Banned in Taiwan by the KMT’s strict censorship apparatus, Su’s book wasn’t published in Chinese until 1980, by San Jose-based Paradise Culture Associates. By that time, the U.S., which was still a strong ally of the ROC despite having cut official diplomatic ties in 1979, had emerged as the primary hub of a growing overseas Taiwanese movement against the KMT.

“Su Beng knew very well how the Communists functioned, and the KMT is more or less run like the CCP,” said Dr. Tun-Hour Lee, a professor at Harvard’s TH Chan School of Public Health. When Dr. Lee arrived in the U.S. as a student on July 4, 1976, the Taiwanese independence movement — which effectively sought independence from the KMT’s Republic of China — was gathering steam back home. It was also benefiting from a large number of Taiwanese studying in the U.S., many who specialized in law and would use it to change the ROC from within. For students like Lee and other members of the Taiwan diaspora in the 1980s, Su’s book provided an eye-opening look at their own history and identity.

“To me, his book offered those Taiwanese who did not have his life experience the basis of why and how to struggle against the oppressor,” Lee said.

Su Beng with democracy activist Kuo Yu-hsin (郭雨新 Guō Yǔxīn).

In addition to his restaurant and book endeavors, Su also founded the Taiwan Independence Association in 1967. He estimates that he trained thousands of Taiwanese who visited his restaurant, ostensibly as tourists to Tokyo, in the art of armed struggle — including bombmaking. He also claimed in his memoirs and interviews to have made surreptitious trips from Japan to Taiwan, where he bombed several trains.

After Chiang’s death in 1975, Su switched to non-violent struggle, and in the 1980s he took his quest for Taiwanese independence on the road, visiting Taiwanese communities across the U.S. and elsewhere. Back in Taiwan, big changes were taking place, with the founding of the Democratic Progressive Party in 1986, which was technically illegal under martial law, which Chiang’s son and successor Chiang Ching-kuo (蒋经国 Jiǎng Jīngguó) would end the following year. The younger Chiang’s death in 1988 opened the way for the rise of Lee Teng-hui (李登辉 Lǐ Dēnghuī), the first Taiwanese-born ROC president.

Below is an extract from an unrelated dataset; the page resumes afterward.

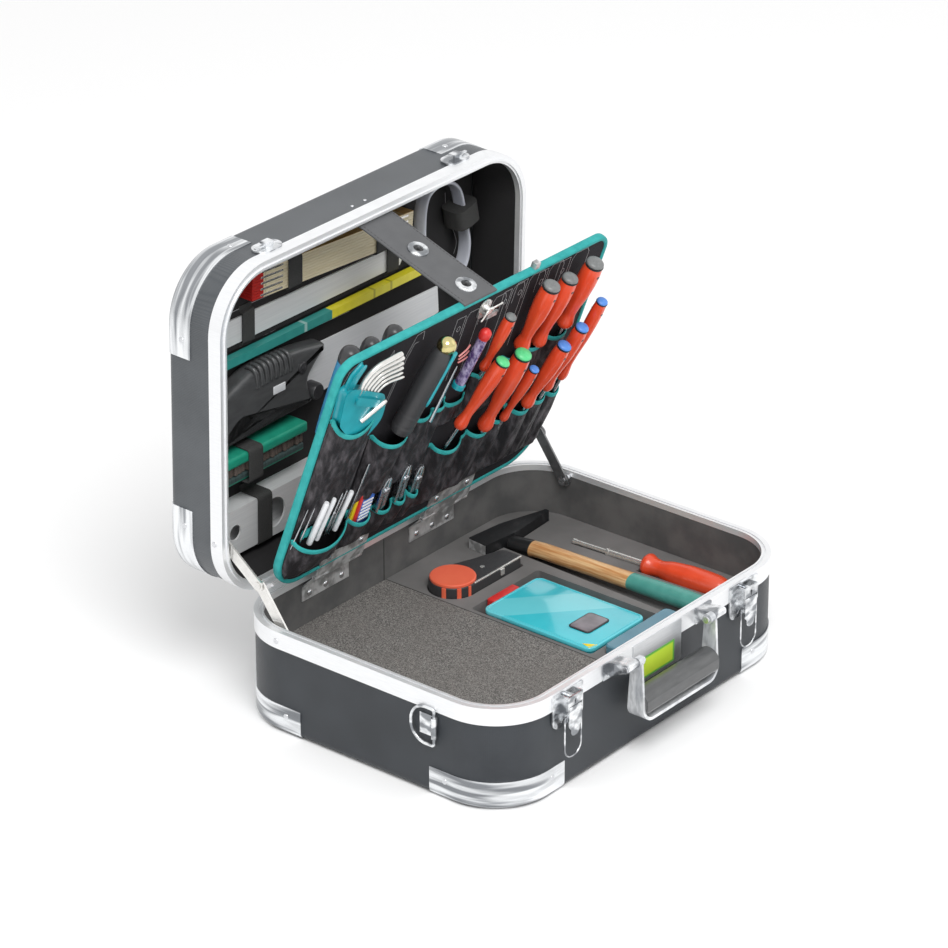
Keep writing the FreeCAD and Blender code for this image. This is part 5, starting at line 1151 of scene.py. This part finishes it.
hammer = {"x": 137.0, "y": 126.5, "turn": -6.0, "from": 114.0, "to": -131.0, "lean": 0.0367, "radius": 11.0,
          "flat": 10.0 / 11.0, "swell": ((0, 0.09, 0.106, 0.112, 0.25, 0.42, 0.58, 0.72, 0.88, 1.0),
                                         (0.84, 0.86, 0.88, 0.82, 0.84, 0.82, 0.86, 0.95, 1.0, 0.92))}


def makeHammer():
    points, faces = block(-36.0, -34.8, -11.9, 11.9, 0.5, 42.6, 65.6, 0.3, 3)
    x, y = turned(points[:, 0], points[:, 1], hammer["turn"])
    face = columns(hammer["x"] + x, hammer["y"] + y, points[:, 2])
    piece("hammerFace", (face, faces), "brightSteel", "base")
    y = np.linspace(hammer["from"], hammer["to"], 90)
    share = (hammer["from"] - y) / (hammer["from"] - hammer["to"])
    path = columns(hammer["x"] + (hammer["y"] - y) * hammer["lean"], y, 55.0 + 3.4 * np.clip(share / 0.16, 0, 1))
    swell = np.interp(share, *hammer["swell"])
    swell[-2:] *= (0.94, 0.80)
    haft = sweep(path, circle(hammer["radius"], 32, hammer["flat"]), (0, 0, 1), False, swell)
    piece("haftBody", haft, "ashHaft", "base", "hammer_haft", sharp=60)


# pallet: wires, turn lock wing, and screws on the hinge plates

wireEnds = ((-0.13, 0.815, 0.02), (-0.125, 0.80, 0.008), (-0.12, 0.785, -0.004))
wing = {"place": (0.045, 0.953), "arm": ((0, 1.5, 0), (5.0, 0.4, 2.2), (11.0, -1.2, 5.0), (14.0, -1.6, 6.2))}
screws = {"plates": (-96.0, 68.0), "dome": ((0, 3.4), (0.2, 3.4), (0.6, 2.9), (0.85, 1.9), (1, 0.5))}


def makeSmallTrim():
    wires = []
    for x, rise, climb in wireEnds:
        a, b = spot(x, rise, 12.0), spot(x + 0.085, rise + climb, 10.0)
        wires.append(sweep(curve([a, (a + b) / 2 + (0, -2.0, 2.5), b], 10), circle(0.9, 8), (0, 1, 0)))
    piece("wireEnds", wires, "pinkWire", "pallet")
    foot, top = spot(*wing["place"], 1.0), spot(*wing["place"], 9.0)
    shapes = [lathe(foot, top, ((0, 9.0), (0.12, 9.0), (0.2, 4.5), (0.6, 3.2), (1, 3.0)), 28)]
    for side in (-1, 1):
        arm = curve([top + np.array((side * x, y, side * z)) for x, y, z in wing["arm"]], 3.0, 1.5)
        ends = np.interp(np.arange(len(arm)), (0, 3, 8, 11), (0.9, 1.0, 0.9, 0.5))
        shapes.append(sweep(arm, squared(5.6, 2.6, 2.6, 16), (0, 1, 0), False, ends))
    piece("turnLockWing", shapes, "satinSilver", "pallet")
    for name, place, asides, y, z in (("leafScrews", "pallet", (-24, 24), -2.2, 25.0),
                                      ("wallScrews", "base", (-24, 0, 24), 162.7, 88.0)):  # asides along the hinge
        shapes = [lathe((middle + aside, y, z), (middle + aside, y - 2.0, z), screws["dome"], 20)
                  for middle in screws["plates"] for aside in asides]
        piece(name, shapes, "rivetSteel", place)


makeBinding()
for number, (name, sizes) in enumerate(pockets.items()):
    makePocket(number, name, *sizes)
for make in (makeDrivers, makeKeys, makeKnife, makeTester, makeSmallTools, makePliers, makeOutlines):
    make()
print("pallet pieces")
for make in (makeStrap, makeLoops, makeGrip, makeRuleJoints, makePlane, makeFrame, makeLidLines):
    make()
print("lid pieces")
for make in (makeTape, makeLongDriver, makeBoxes, makeHammer, makeSmallTrim):
    make()
print("base pieces and small trim")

Lee nationalized the ROC army, which had previously sworn allegiance to the KMT — much as the PLA still serves the CCP today. In 1990, less than a year after the Tiananmen massacre, the Wild Lily protests led by Taiwanese students prompted Lee to introduce democratic reforms, with the first legislative elections in 1992 and the first presidential election — which Lee won — in 1996.

Heartened by Taiwan’s democratization and the growing public manifestations of Taiwanese identity in a country that had once been forced to identify as Chinese by the Chiangs, Su returned to his home in 1993. In the years since, he has been a tireless activist, speaking in support of Taiwanese sovereignty and self-determination as well as the Tibetan struggle. In more recent years, no longer able to speak in public, he still made appearances — he had just appeared at an event commemorating the March 9 Tibetan uprising the afternoon I met with him — while tweeting support for same-sex marriage and, more recently, the protests in Hong Kong.

Caption: Nothing needs to be said. Love is right.

Caption: Hong Kong today is the mirror of Taiwan. We don’t have the capital for infighting. Taiwan must win in 2020.

Su’s longevity and energy have undoubtedly inspired the next generation of Taiwanese activists.

Lan, our Taiwanese-Mandarin interpreter, proposed to his girlfriend at New Gourmet in 2015 (she accepted). They first met Su at a protest he led at National Taiwan University against China’s recently passed anti-secession law in 2006. “He was considering selling or closing the restaurant, so we basically decided to go while we still had the chance,” Lan told me. “He has had a big impact on us.” (The restaurant is still open, under different management, but with the same menu.)

Jenny Wang, co-organizer of Keep Taiwan Free, a New York-based coalition focused on raising awareness of and advocating for Taiwan’s democracy, said that Su has been a tireless champion of Taiwan’s unique identity. “Su Beng’s story is an inspiring reminder of how long Taiwan has been in this fight — and that it’s a fight still worth fighting,” Wang said.

As for Taiwan’s future, Su, in our conversation, was convinced that it would one day join the ranks of other countries without the cloud of threats from China hanging over its head — provided that the U.S. continues to support its unofficial ally.

“If the U.S. abandons Taiwan, then the relationship between China and Taiwan will lose its balance,” Su said. “All of Asia, the whole world, will be affected and will lose hope.”

“However,” he said, “the U.S. is a country that supports freedom and democracy, so I don’t see that happening. If the U.S. doesn’t give up Taiwan, China won’t be able to take it — Taiwan people need to persevere.”

Pausing for a moment and gazing across his living room as if he were looking across a century — perhaps one past, perhaps one to come — Su continued: “I believe, one day, Taiwan will finally be independent.”

Another pause.

“I won’t be around to see that.”

 


Left: Communist agent Su Beng in wartime Suzhou in the 1940s. Right: Su Beng with a Waseda University classmate.